Kamis, 07 April 2011

MANUSIA DAN PENDERITAAN

MANUSIA DAN PENDERITAAN


Dalam realitas dunia ini ada yang namanya penderitaan, penderitaan merupakan sesuatu yang memberikan kita semacam tekanan, intensitas penderitaan ini tergantung pada peranan kita sebagai individu  apakah penderitaan kita berat atau ringan  bergantung pada usaha individu itu sendiridalam menghadapi penderitaan . Penderitaan ini tidak selalu dianggap oleh seseorang sebagai hal buruk dan menyedihkan, malah ada sebagian orang yang menganggap penderitaan ini merupakan suatu energi atau pemicu untuk bangkit kembali dari keterpurukan.Dalam hal ini kita memang harus bisa melihat sisi positive nya dari suatu penderitaan dimana pada penderitaan yang kita hadapi terdapat suatu makna yang akan membuat kita lebih baik dalam menjalani kehidupan.

Maka dari itu akibat dari penderitaan banyak sekali macamnya. Ada yang mendapatkan pelajaran yang besar dari penderitaan yang di alami, ada pula orang yang semakin turun mentalnya dan cenderung manyerah dan pasrah akan penderitaanya. Oleh sebab itu jangan terlalu menilai suatu penderitaan itu merupakan suatu yang buruk dan tidak bermanfaat, pasti ada pelajaran yang besar yang dapat di ambil dari suatu penderitaan.
 
Mengenai penderitaan yang dapat memberikan hikmah, contoh yang gamblang dapat dapat dicatat disini adalah tokoh-tokoh filsafat eksistensialisme. Misalnya Kierkegaard (1813-1855), seorang filsuf Denmark, sebelum menjadi seorang filsuf besar, masa kecilnya penuh penderitaan. Penderitaan yang menimpanya, selain melankoli karena ayahnya yang pernah mengutuk Tuhan dan berbuat dosa melakukan hubungan badan sebelum menikah dengan ibunya, juga kematian delapan orang anggota keluarganya, termaksud ibunya, selama dua tahun berturut-turut. Peristiwa ini menimbulkan penderitaan yang mendalam bagi Soren Kierkegaard, dan ia menafsirkan peristiwa ini sebagai kutukan Tuhan akibat perbuatan ayahnya. Keadaan demikian, sebelum Kierkegaard muncul sebagai filsuf, menyebabkan dia mencari jalan membebaskan diri (kompensasi) dari cengkraman derita dengan jalan mabuk-mabukan. Karena derita yang tak kunjung padam, Kierkegaard mencoba mencari “hubungan” dengan Tuhannya, bersamaan dengan keterbukaan hati ayahnya dari melankoli. Akhirnya ia menemukan dirinya sebagai seorang filsuf eksistensial yang besar.
Sama halnya dengan filsuf Sartre (1905-1980) yang lahir di Paris, Perancis. Sejak kecil fisiknya lemah, sensitif, sehingga dia menjadi cemoohan teman-teman sekolahnya. Penderitaanlah yang menyebabkan ia belajar keras sehingga menjadi filsuf yang besar.

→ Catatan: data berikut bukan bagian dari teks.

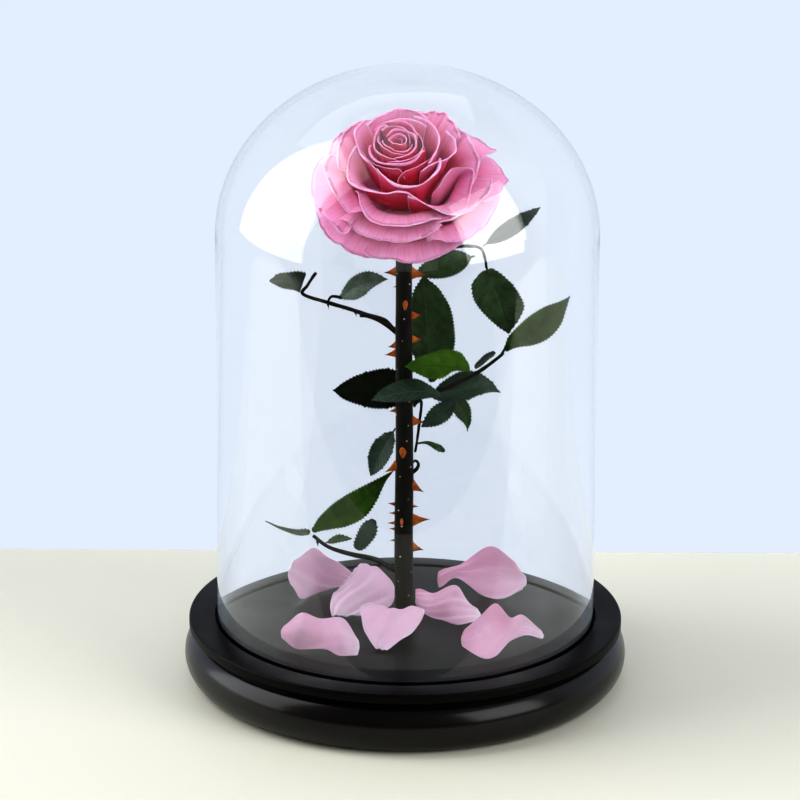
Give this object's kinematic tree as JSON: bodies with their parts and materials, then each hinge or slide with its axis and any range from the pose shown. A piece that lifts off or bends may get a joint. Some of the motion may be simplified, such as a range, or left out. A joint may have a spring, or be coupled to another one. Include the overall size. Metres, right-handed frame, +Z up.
{
  "type": "preserved rose in glass dome",
  "caption": "Preserved pink rose with thorny stem, leaves and fallen petals, standing on a turned dark wooden base under a clear glass dome; a tabletop ornament.",
  "frame": {"origin": "centre of the wooden base's flat underside", "axes": "+Z up through the top of the dome; -Y is the front, which the bloom nods towards; +X is to the right seen from the front"},
  "size_m": [0.22, 0.22, 0.3131],
  "materials": {
    "dark_wood": "satin, near black brown",
    "clear_glass": "polished, colourless",
    "stem_bark": "dull dark green to brown, with small pale dots",
    "pink_petal": "soft matt pink, deeper in the hollows, paler at the rims",
    "pale_petal": "soft matt pale pink",
    "leaf_green": "dark green, slightly glossy, with veins"
  },
  "bodies": {
    "root": {"base": "dark_wood", "glass_dome": "clear_glass", "stem": "stem_bark", "rose_heart": "pink_petal", "petal_inner_front": "pink_petal", "petal_inner_right": "pink_petal", "petal_inner_back_right": "pink_petal", "petal_inner_back_left": "pink_petal", "petal_inner_left": "pink_petal", "petal_middle_front_left": "pink_petal", "petal_middle_front_right": "pink_petal", "petal_middle_right": "pink_petal", "petal_middle_back_right": "pink_petal", "petal_middle_back": "pink_petal", "petal_middle_back_left": "pink_petal", "petal_outer_front": "pink_petal", "petal_outer_front_left": "pink_petal", "petal_outer_front_right": "pink_petal", "petal_outer_right": "pink_petal", "petal_outer_back": "pink_petal", "petal_outer_back_left": "pink_petal", "petal_lower_front": "pink_petal", "petal_lower_front_right": "pink_petal", "petal_lower_right": "pink_petal", "petal_lower_back": "pink_petal", "petal_lower_left": "pink_petal", "petal_lowest_front": "pink_petal", "petal_lowest_front_left": "pink_petal", "twig_upper_left": "stem_bark", "twig_upper_right": "stem_bark", "twig_middle_right": "stem_bark", "twig_lower_left": "stem_bark", "twig_middle_down": "stem_bark", "leaf_far_left": "leaf_green", "leaf_upper_left": "leaf_green", "leaf_back_upper": "leaf_green", "leaf_behind_bloom": "leaf_green", "leaf_upper_far_right": "leaf_green", "leaf_upper_right": "leaf_green", "leaf_far_right": "leaf_green", "leaf_front_middle": "leaf_green", "leaf_small_right": "leaf_green", "leaf_front_across": "leaf_green", "leaf_back_left": "leaf_green", "leaf_lower_right": "leaf_green", "leaf_under_right_near": "leaf_green", "leaf_under_right_far": "leaf_green", "leaf_small_spoon": "leaf_green", "leaf_middle_left": "leaf_green", "leaf_lower_left": "leaf_green", "leaf_low_far_left": "leaf_green", "leaf_low_small": "leaf_green", "leaf_low_round": "leaf_green", "fallen_petal_back_left": "pale_petal", "fallen_petal_behind_stem": "pale_petal", "fallen_petal_front": "pale_petal", "fallen_petal_right_of_stem": "pale_petal", "fallen_petal_back_right": "pale_petal", "fallen_petal_front_left": "pale_petal", "fallen_petal_front_right": "pale_petal"}
  },
  "joints": []
}
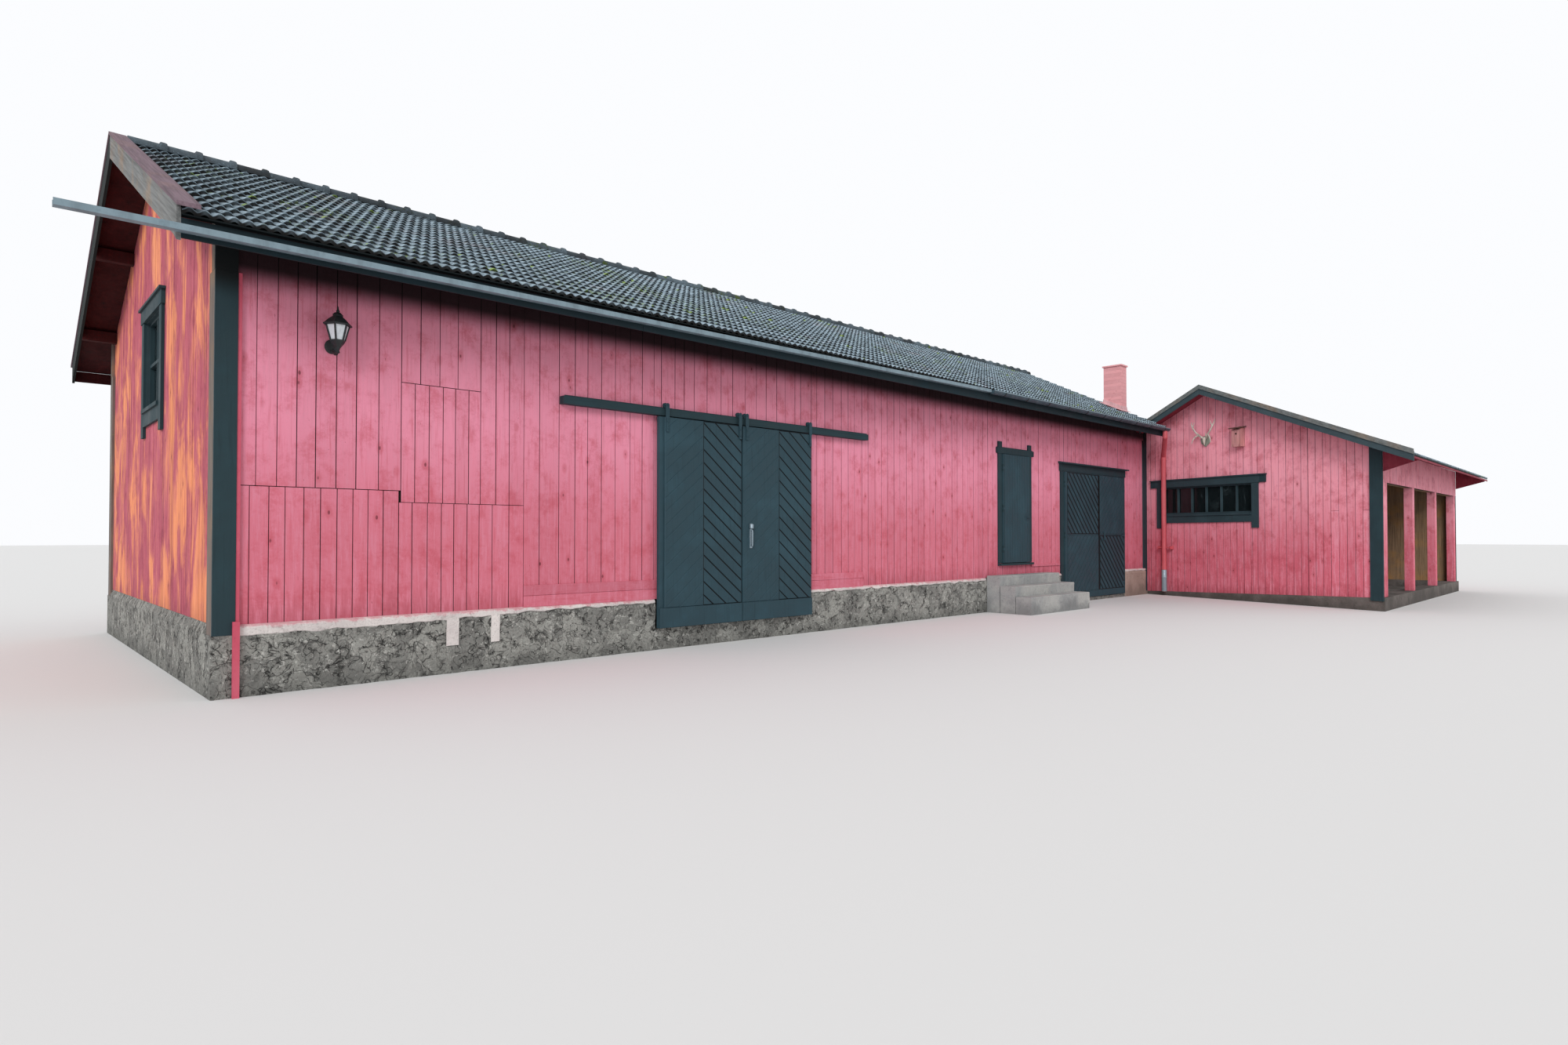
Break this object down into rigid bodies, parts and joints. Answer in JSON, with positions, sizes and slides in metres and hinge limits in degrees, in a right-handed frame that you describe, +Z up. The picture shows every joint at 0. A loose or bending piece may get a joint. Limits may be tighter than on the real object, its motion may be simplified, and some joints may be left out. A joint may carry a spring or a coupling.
{
  "type": "red timber barn",
  "caption": "Long red board-clad barn on a stone plinth with sliding and double doors, an entrance over granite steps, tiled gable roofs and a skewed side wing.",
  "frame": {"origin": "front left corner of the main barn's walls at the lowest ground, on the plinth's underside", "axes": "+X along the front wall towards the side wing, +Y into the barn, +Z up"},
  "size_m": [26.05, 12.8906, 5.7235],
  "materials": {
    "stone": "weathered field stone with lime mortar",
    "granite": "split granite, rough",
    "red_boards": "sawn boards in faded falu red",
    "dark_boards": "planed boards in black-green paint",
    "door_boards": "planed boards in black-green paint",
    "weathered_boards": "bare weathered boards",
    "floor_boards": "worn bare planks",
    "roof_tiles": "matt dark pantiles with moss",
    "render": "painted render over brick",
    "galvanised": "weathered galvanised sheet",
    "dark_metal": "dark paint, weathered",
    "red_metal": "faded red paint",
    "panes": "old window glass",
    "antler": "weathered oak shield with bone"
  },
  "bodies": {
    "barn": {"front_plinth": "stone", "back_plinth": "stone", "wing_plinth": "stone", "floor_slabs": "stone", "raised_floor": "floor_boards", "front_wall_left": "red_boards", "walls_round_doors": "red_boards", "front_wall_middle": "red_boards", "front_wall_between_doors": "red_boards", "front_wall_end": "red_boards", "left_gable_wall": "red_boards", "rear_wall": "red_boards", "end_gable_wall": "red_boards", "main_roof_front": "roof_tiles", "main_roof_rear": "roof_tiles", "main_ridge": "roof_tiles", "barge_boards": "weathered_boards", "verge_planks": "weathered_boards", "gable_purlins": "red_boards", "eave_boards": "dark_boards", "box_gutter": "galvanised", "round_gutter": "dark_metal", "downpipe": "red_metal", "chimney": "render", "corner_boards": "dark_boards", "gable_corner_boards": "weathered_boards", "sliding_track": "dark_metal", "entrance_casing": "dark_boards", "double_door_casing": "dark_boards", "gable_window": "dark_boards", "wing_window": "dark_boards", "window_glass": "panes", "wing_gable_wall": "red_boards", "wing_side_walls": "red_boards", "wing_roof": "roof_tiles", "wing_barge_boards": "dark_boards", "wing_verge_boards": "weathered_boards", "wing_eave_ends": "red_boards", "granite_steps": "granite", "wall_lantern": "dark_metal", "nest_box": "red_boards", "antler_trophy": "antler", "cable_guard": "red_metal"},
    "left_sliding_leaf": {"left_sliding_door": "door_boards"},
    "right_sliding_leaf": {"right_sliding_door": "door_boards"},
    "entrance_leaf": {"entrance_door": "door_boards"},
    "double_leaf_left": {"double_door_left": "door_boards"},
    "double_leaf_right": {"double_door_right": "door_boards"}
  },
  "joints": [
    {"name": "left_door_slide", "type": "slide", "parent": "barn", "child": "left_sliding_leaf", "axis": [-1, 0, 0], "range_m": [0, 1.2]},
    {"name": "right_door_slide", "type": "slide", "parent": "barn", "child": "right_sliding_leaf", "axis": [1, 0, 0], "range_m": [0, 1.2]},
    {"name": "entrance_hinge", "type": "hinge", "parent": "barn", "child": "entrance_leaf", "pos_m": [11.93, -0.05, 0.85], "axis": [0, 0, -1], "range_deg": [0, 100]},
    {"name": "double_left_hinge", "type": "hinge", "parent": "barn", "child": "double_leaf_left", "pos_m": [14.21, -0.05, 0.08], "axis": [0, 0, -1], "range_deg": [0, 110]},
    {"name": "double_right_hinge", "type": "hinge", "parent": "barn", "child": "double_leaf_right", "pos_m": [16.898, -0.05, 0.08], "axis": [0, 0, 1], "range_deg": [0, 105]}
  ]
}
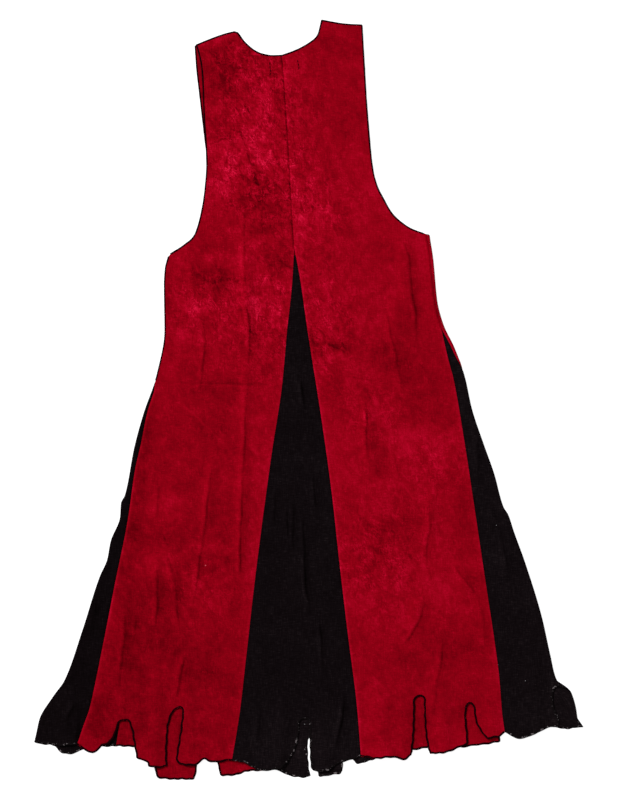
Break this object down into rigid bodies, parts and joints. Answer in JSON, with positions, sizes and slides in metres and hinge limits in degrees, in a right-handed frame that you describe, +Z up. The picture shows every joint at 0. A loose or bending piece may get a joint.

Jadi Kesimpulannya jangan selalu jadi kan suatu penderitaan kita itu menjadi hal yang buruk dan menyedihkan bagi kita, di sisi lain kita juga harus merenungkannya dan mencari jalan keluar untuk bangkit dari penderitaan itu, jangan cepat menyerah menghadapi suatu musibah karena itu bisa jadi ujian bagi kita untuk lebih baik lagi dan lebih bijaksana dalam menjalani kehidupan di dunia.